= Written request =
Can you write out the whole listing exactly?

Start Material provided

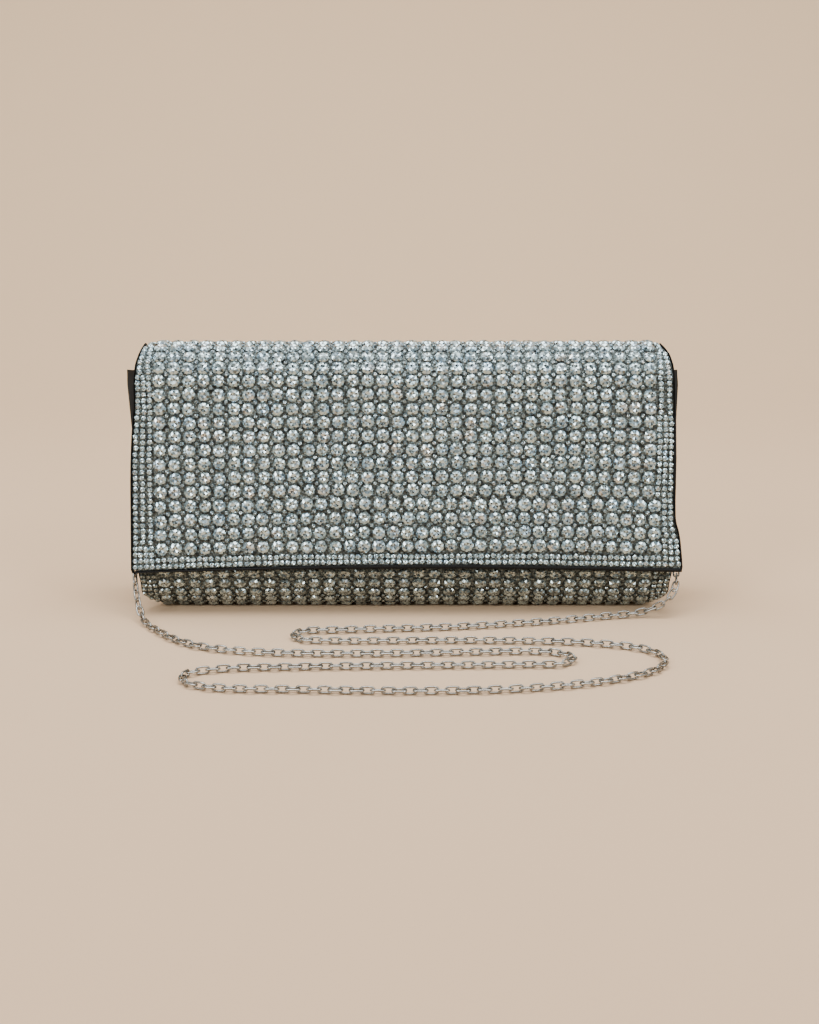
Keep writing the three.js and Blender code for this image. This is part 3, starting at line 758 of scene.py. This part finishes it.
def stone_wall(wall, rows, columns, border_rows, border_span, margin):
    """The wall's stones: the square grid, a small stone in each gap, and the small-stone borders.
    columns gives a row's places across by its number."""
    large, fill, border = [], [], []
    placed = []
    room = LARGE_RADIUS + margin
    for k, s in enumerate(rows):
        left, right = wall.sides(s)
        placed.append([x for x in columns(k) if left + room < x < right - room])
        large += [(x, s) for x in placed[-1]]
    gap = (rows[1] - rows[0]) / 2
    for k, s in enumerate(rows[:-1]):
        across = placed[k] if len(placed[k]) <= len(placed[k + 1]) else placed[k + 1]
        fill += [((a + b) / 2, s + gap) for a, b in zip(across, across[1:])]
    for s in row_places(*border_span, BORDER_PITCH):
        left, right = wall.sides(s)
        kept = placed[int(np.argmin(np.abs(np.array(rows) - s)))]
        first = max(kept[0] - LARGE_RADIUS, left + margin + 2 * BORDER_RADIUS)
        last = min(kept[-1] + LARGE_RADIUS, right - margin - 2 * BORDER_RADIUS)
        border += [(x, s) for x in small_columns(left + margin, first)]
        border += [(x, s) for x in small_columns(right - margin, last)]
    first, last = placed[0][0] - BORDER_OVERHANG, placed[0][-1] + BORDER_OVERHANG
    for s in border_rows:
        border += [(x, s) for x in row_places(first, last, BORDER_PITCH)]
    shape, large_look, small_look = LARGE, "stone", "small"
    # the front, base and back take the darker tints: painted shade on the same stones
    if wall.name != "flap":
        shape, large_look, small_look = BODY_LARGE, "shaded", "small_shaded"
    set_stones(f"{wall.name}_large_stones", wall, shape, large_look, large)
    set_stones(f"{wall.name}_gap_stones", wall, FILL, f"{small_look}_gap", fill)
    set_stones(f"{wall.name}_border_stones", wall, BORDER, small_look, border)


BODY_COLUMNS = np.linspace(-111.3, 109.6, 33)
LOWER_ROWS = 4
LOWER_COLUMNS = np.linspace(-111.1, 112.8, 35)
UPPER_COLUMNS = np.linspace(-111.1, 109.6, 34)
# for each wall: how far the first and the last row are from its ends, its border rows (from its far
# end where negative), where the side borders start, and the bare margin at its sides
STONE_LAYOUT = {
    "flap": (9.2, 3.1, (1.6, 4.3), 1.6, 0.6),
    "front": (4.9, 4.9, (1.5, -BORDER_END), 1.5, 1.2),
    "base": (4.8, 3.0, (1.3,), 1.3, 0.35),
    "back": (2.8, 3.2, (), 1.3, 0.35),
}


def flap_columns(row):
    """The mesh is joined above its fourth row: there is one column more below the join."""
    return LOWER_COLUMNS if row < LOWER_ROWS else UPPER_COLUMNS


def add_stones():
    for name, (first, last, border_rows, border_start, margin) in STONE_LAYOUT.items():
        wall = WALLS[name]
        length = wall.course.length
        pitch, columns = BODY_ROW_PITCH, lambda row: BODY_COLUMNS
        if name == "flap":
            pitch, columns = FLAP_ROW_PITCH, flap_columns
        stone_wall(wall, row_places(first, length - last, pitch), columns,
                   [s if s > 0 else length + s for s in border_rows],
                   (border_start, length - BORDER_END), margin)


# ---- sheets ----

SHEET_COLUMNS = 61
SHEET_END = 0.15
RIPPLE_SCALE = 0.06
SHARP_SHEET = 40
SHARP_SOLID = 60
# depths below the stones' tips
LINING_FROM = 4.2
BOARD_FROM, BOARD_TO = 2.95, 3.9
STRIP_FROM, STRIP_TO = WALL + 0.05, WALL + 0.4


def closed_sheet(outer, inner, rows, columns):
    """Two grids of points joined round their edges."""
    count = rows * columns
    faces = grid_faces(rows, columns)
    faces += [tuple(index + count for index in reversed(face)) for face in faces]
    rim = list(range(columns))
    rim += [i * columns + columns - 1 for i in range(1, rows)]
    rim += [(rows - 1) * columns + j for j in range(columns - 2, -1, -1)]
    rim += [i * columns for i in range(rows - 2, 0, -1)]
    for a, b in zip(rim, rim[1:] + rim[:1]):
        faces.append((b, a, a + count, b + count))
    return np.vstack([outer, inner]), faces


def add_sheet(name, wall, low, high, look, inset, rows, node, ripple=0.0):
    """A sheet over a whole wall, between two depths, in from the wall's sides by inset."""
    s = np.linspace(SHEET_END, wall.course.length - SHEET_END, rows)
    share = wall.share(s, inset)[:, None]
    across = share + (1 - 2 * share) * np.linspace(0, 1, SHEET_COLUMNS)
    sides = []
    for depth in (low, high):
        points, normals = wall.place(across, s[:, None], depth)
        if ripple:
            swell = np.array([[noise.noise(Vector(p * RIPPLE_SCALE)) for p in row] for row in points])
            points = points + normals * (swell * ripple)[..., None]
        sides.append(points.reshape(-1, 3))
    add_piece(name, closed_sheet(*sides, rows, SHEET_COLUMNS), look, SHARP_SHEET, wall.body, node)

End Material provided

= Task output =
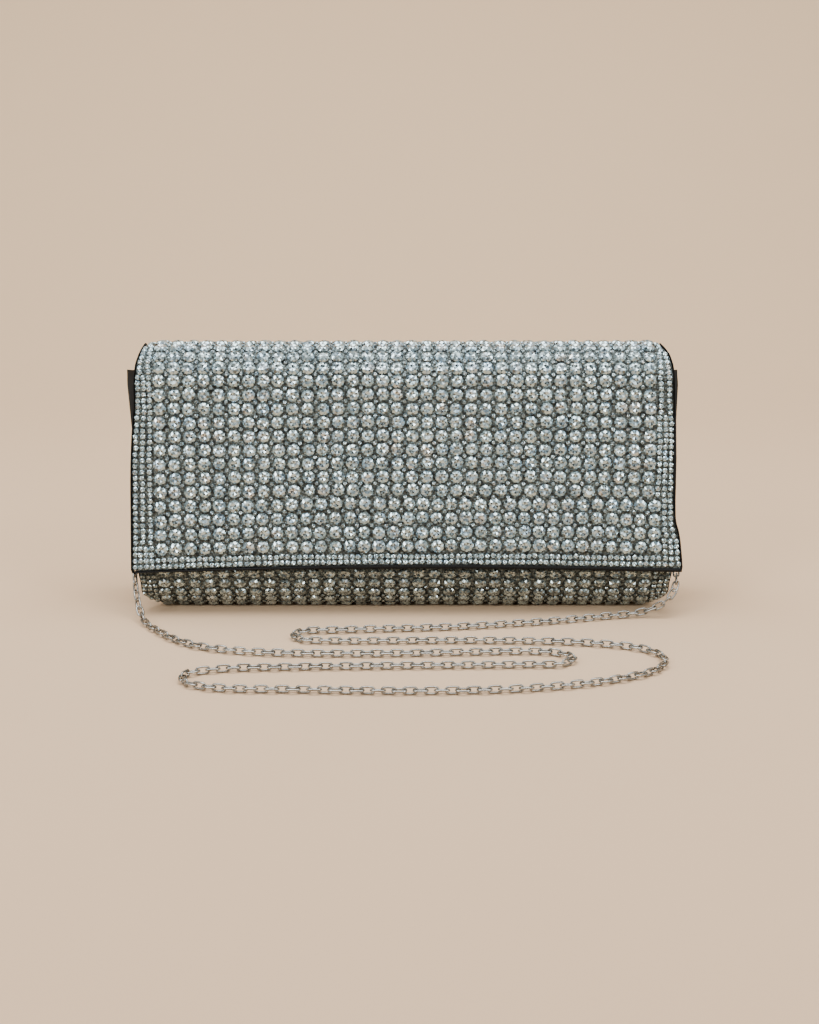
Keep writing the three.js and Blender code for this image. This is part 3, starting at line 758 of scene.py. This part finishes it.
def stone_wall(wall, rows, columns, border_rows, border_span, margin):
    """The wall's stones: the square grid, a small stone in each gap, and the small-stone borders.
    columns gives a row's places across by its number."""
    large, fill, border = [], [], []
    placed = []
    room = LARGE_RADIUS + margin
    for k, s in enumerate(rows):
        left, right = wall.sides(s)
        placed.append([x for x in columns(k) if left + room < x < right - room])
        large += [(x, s) for x in placed[-1]]
    gap = (rows[1] - rows[0]) / 2
    for k, s in enumerate(rows[:-1]):
        across = placed[k] if len(placed[k]) <= len(placed[k + 1]) else placed[k + 1]
        fill += [((a + b) / 2, s + gap) for a, b in zip(across, across[1:])]
    for s in row_places(*border_span, BORDER_PITCH):
        left, right = wall.sides(s)
        kept = placed[int(np.argmin(np.abs(np.array(rows) - s)))]
        first = max(kept[0] - LARGE_RADIUS, left + margin + 2 * BORDER_RADIUS)
        last = min(kept[-1] + LARGE_RADIUS, right - margin - 2 * BORDER_RADIUS)
        border += [(x, s) for x in small_columns(left + margin, first)]
        border += [(x, s) for x in small_columns(right - margin, last)]
    first, last = placed[0][0] - BORDER_OVERHANG, placed[0][-1] + BORDER_OVERHANG
    for s in border_rows:
        border += [(x, s) for x in row_places(first, last, BORDER_PITCH)]
    shape, large_look, small_look = LARGE, "stone", "small"
    # the front, base and back take the darker tints: painted shade on the same stones
    if wall.name != "flap":
        shape, large_look, small_look = BODY_LARGE, "shaded", "small_shaded"
    set_stones(f"{wall.name}_large_stones", wall, shape, large_look, large)
    set_stones(f"{wall.name}_gap_stones", wall, FILL, f"{small_look}_gap", fill)
    set_stones(f"{wall.name}_border_stones", wall, BORDER, small_look, border)


BODY_COLUMNS = np.linspace(-111.3, 109.6, 33)
LOWER_ROWS = 4
LOWER_COLUMNS = np.linspace(-111.1, 112.8, 35)
UPPER_COLUMNS = np.linspace(-111.1, 109.6, 34)
# for each wall: how far the first and the last row are from its ends, its border rows (from its far
# end where negative), where the side borders start, and the bare margin at its sides
STONE_LAYOUT = {
    "flap": (9.2, 3.1, (1.6, 4.3), 1.6, 0.6),
    "front": (4.9, 4.9, (1.5, -BORDER_END), 1.5, 1.2),
    "base": (4.8, 3.0, (1.3,), 1.3, 0.35),
    "back": (2.8, 3.2, (), 1.3, 0.35),
}


def flap_columns(row):
    """The mesh is joined above its fourth row: there is one column more below the join."""
    return LOWER_COLUMNS if row < LOWER_ROWS else UPPER_COLUMNS


def add_stones():
    for name, (first, last, border_rows, border_start, margin) in STONE_LAYOUT.items():
        wall = WALLS[name]
        length = wall.course.length
        pitch, columns = BODY_ROW_PITCH, lambda row: BODY_COLUMNS
        if name == "flap":
            pitch, columns = FLAP_ROW_PITCH, flap_columns
        stone_wall(wall, row_places(first, length - last, pitch), columns,
                   [s if s > 0 else length + s for s in border_rows],
                   (border_start, length - BORDER_END), margin)


# ---- sheets ----

SHEET_COLUMNS = 61
SHEET_END = 0.15
RIPPLE_SCALE = 0.06
SHARP_SHEET = 40
SHARP_SOLID = 60
# depths below the stones' tips
LINING_FROM = 4.2
BOARD_FROM, BOARD_TO = 2.95, 3.9
STRIP_FROM, STRIP_TO = WALL + 0.05, WALL + 0.4


def closed_sheet(outer, inner, rows, columns):
    """Two grids of points joined round their edges."""
    count = rows * columns
    faces = grid_faces(rows, columns)
    faces += [tuple(index + count for index in reversed(face)) for face in faces]
    rim = list(range(columns))
    rim += [i * columns + columns - 1 for i in range(1, rows)]
    rim += [(rows - 1) * columns + j for j in range(columns - 2, -1, -1)]
    rim += [i * columns for i in range(rows - 2, 0, -1)]
    for a, b in zip(rim, rim[1:] + rim[:1]):
        faces.append((b, a, a + count, b + count))
    return np.vstack([outer, inner]), faces


def add_sheet(name, wall, low, high, look, inset, rows, node, ripple=0.0):
    """A sheet over a whole wall, between two depths, in from the wall's sides by inset."""
    s = np.linspace(SHEET_END, wall.course.length - SHEET_END, rows)
    share = wall.share(s, inset)[:, None]
    across = share + (1 - 2 * share) * np.linspace(0, 1, SHEET_COLUMNS)
    sides = []
    for depth in (low, high):
        points, normals = wall.place(across, s[:, None], depth)
        if ripple:
            swell = np.array([[noise.noise(Vector(p * RIPPLE_SCALE)) for p in row] for row in points])
            points = points + normals * (swell * ripple)[..., None]
        sides.append(points.reshape(-1, 3))
    add_piece(name, closed_sheet(*sides, rows, SHEET_COLUMNS), look, SHARP_SHEET, wall.body, node)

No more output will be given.